A major cleanup is underway in Quebec after a record-setting snowstorm that left hundreds stranded on a highway in Montreal and many schools, universities and daycares closed across the province.
A total of 40 centimetres has fallen in Montreal since the snow began Tuesday, while other parts of the province were digging out from as much as 70 centimetres of snow.
Many flights at Trudeau airport were cancelled or delayed, and most school boards in the province were closed Wednesday.
Schools are expected to reopen Thursday, including those in the English Montreal School Board and Lester B. Pearson School Board.
Storm claims at least 4 lives
Across the province, at least four people died as a result of the powerful winter storm.
- Two men died after being trapped in their snow-covered vehicle overnight on the main street of Saint-Pierre-de-la-Rivière-du-Sud, in the Chaudière-Appalaches region about an hour northeast of Quebec City.
One of the men called 911 at around 11:30 p.m., but police efforts to reach the vehicle by cruiser, snowmobile and finally wading through the deep, driving snow didn't succeed until just before daybreak. By the time the vehicle was finally located at 6 a.m., the men, 33 and 41, were already dead.
- A man in his 50s was killed around 6 a.m. in Saint-Anselme, about 40 kilometres south of Quebec City, when he was struck by a snow-clearing vehicle.
- A 40-year-old truck driver died after a fiery crash involving at least seven transport trucks forced the closure of Highway 20 near Saint-Zotique, just east of the Ontario border, during rush hour on Tuesday. A three-kilometre stretch of the highway's westbound lanes remain closed on Wednesday evening, as the cleanup of a toxic spill from one of the tanker-trucks continues.
The storm led to a number of other accidents and some major crashes, including a 50-vehicle pileup on Highway 10 near Magog.
300 stranded overnight in Montreal's west end
Roughly 300 vehicles were stuck on a stretch of Highway 13 near Montreal's Lachine borough after a truck went off the road at about 7 p.m., their drivers and passengers left stranded overnight. Provincial police, helped by Montreal firefighters, didn't begin clearing the highway until around 4:30 Wednesday morning.
- DETAILS ON CLOSURES HERE | CBC Montreal Storm Centre
Lee-Ann Kovacic, a bartender, was among those who spent the night in her car.
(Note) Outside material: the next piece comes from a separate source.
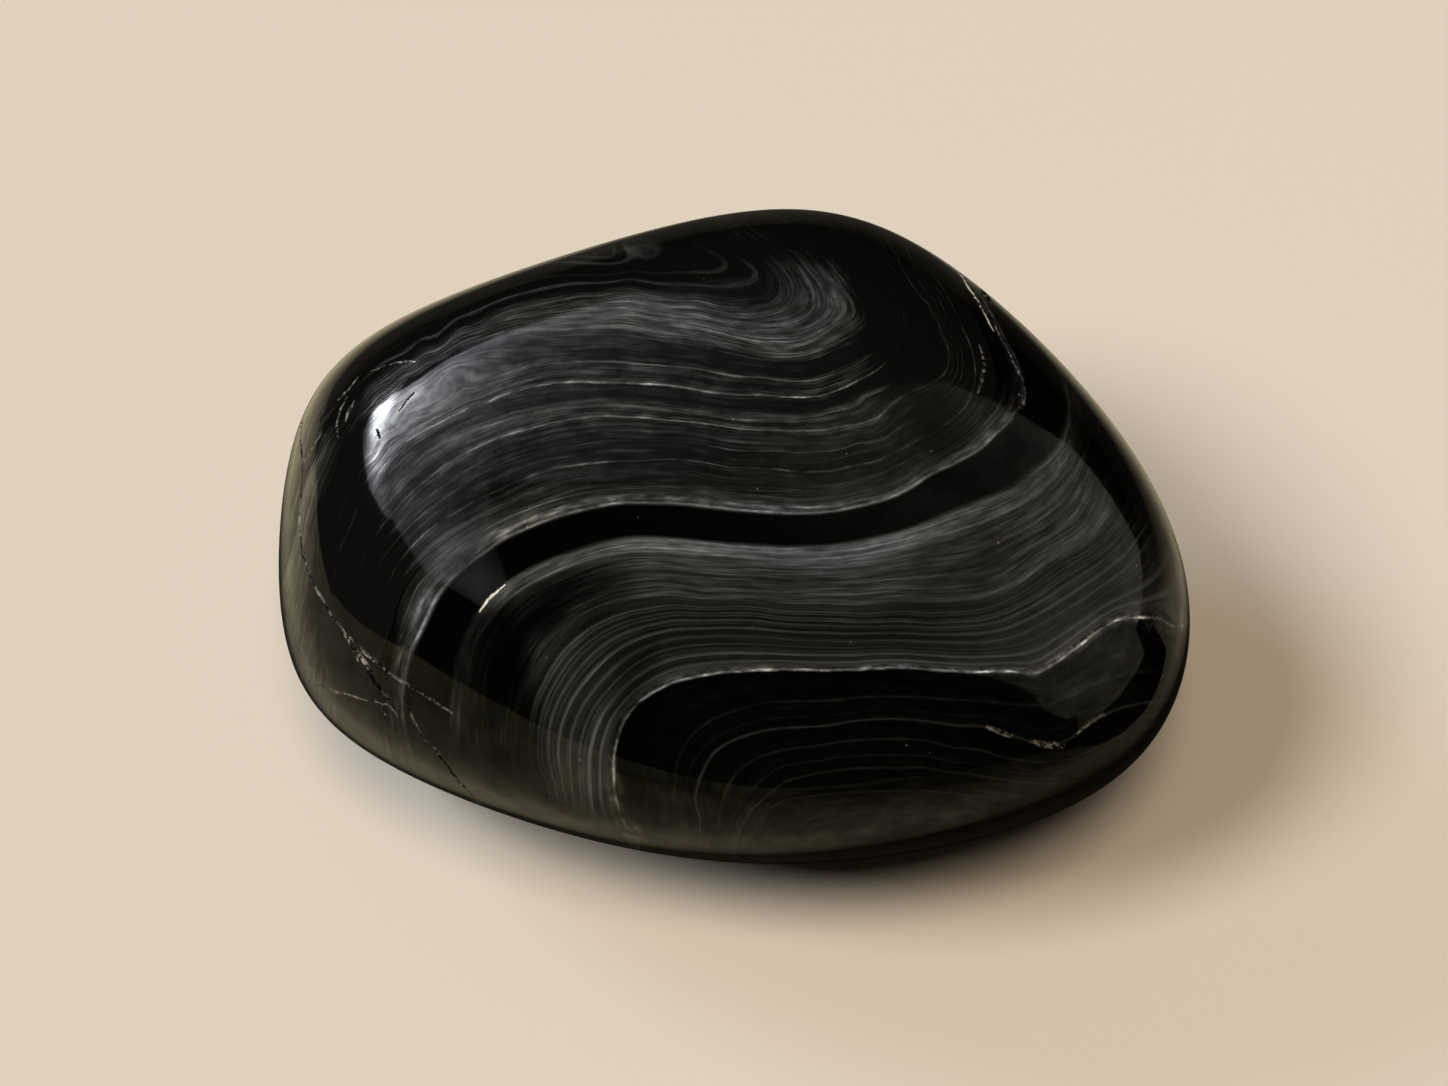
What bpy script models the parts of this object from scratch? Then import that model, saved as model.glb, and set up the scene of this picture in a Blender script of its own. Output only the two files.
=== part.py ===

She told CBC News that police walked along the highway knocking on car windows, telling drivers one by one to turn around and drive the opposite way.
"There's no way to get off the 13, and once you were there, you're just stuck," she said. "At one point, there was this man walking over with a thermos full of coffee handing it to everybody in the cars."
What went wrong on Highway 13?
The night-long saga had officials scrambling to explain the slow response in a province used to major snowfalls.
A furious Mayor Denis Coderre blamed Quebec's Transport Ministry for its failure to co-operate in a timely way with the city administration.
"I think the situation was unacceptable," Coderre said.
Speaking in Quebec City, Premier Philippe Couillard said the response was "lacking co-ordination."
He said the storm was "exceptional" but that means it deserved "an exceptional response."
"We have to take the lessons from this situation and do better — much better — next time," he said.
Public Security Minister Martin Coiteux vowed to get to the bottom of what happened within 48 hours.
"They don't defend the undefendable," Coderre responded later in the day. "But they are looking for answers."
In Montreal, major arteries had been cleared of snow by mid-morning, even as the snow continued to fall.
With the snow finally petering out, snow-clearing equipment will be out in force in Montreal beginning at 7 p.m. Wednesday. The city said 2,200 snow-clearing vehicles are to be out on the streets.
The mayor urged residents to stay home or take the Metro.
Montreal's public transit agency, the STM, warned commuters to expect delays. More than 200 buses were stuck in some parts of the city, and the STM said 100 drivers were unable to make it to work themselves Wednesday morning.
'Exceptional' storm, provincewide
The storm dumped nearly 60 centimetres on some parts of the Eastern Townships, while the Montérégie and Bois-Franc areas were hit with 75 centimetres.
In Quebec City, Champlain Boulevard, a major thoroughfare that runs along the Saint-Lawrence River, is partially closed to traffic due to flooding.
Quebec City police are asking drivers to avoid the area. Highways 20 and 138 north of Quebec City were closed to traffic, while Highway 132 in the Gaspé was closed almost the whole way around the peninsula.
More than 35,000 Hydro-Québec clients were without power across the province Wednesday evening.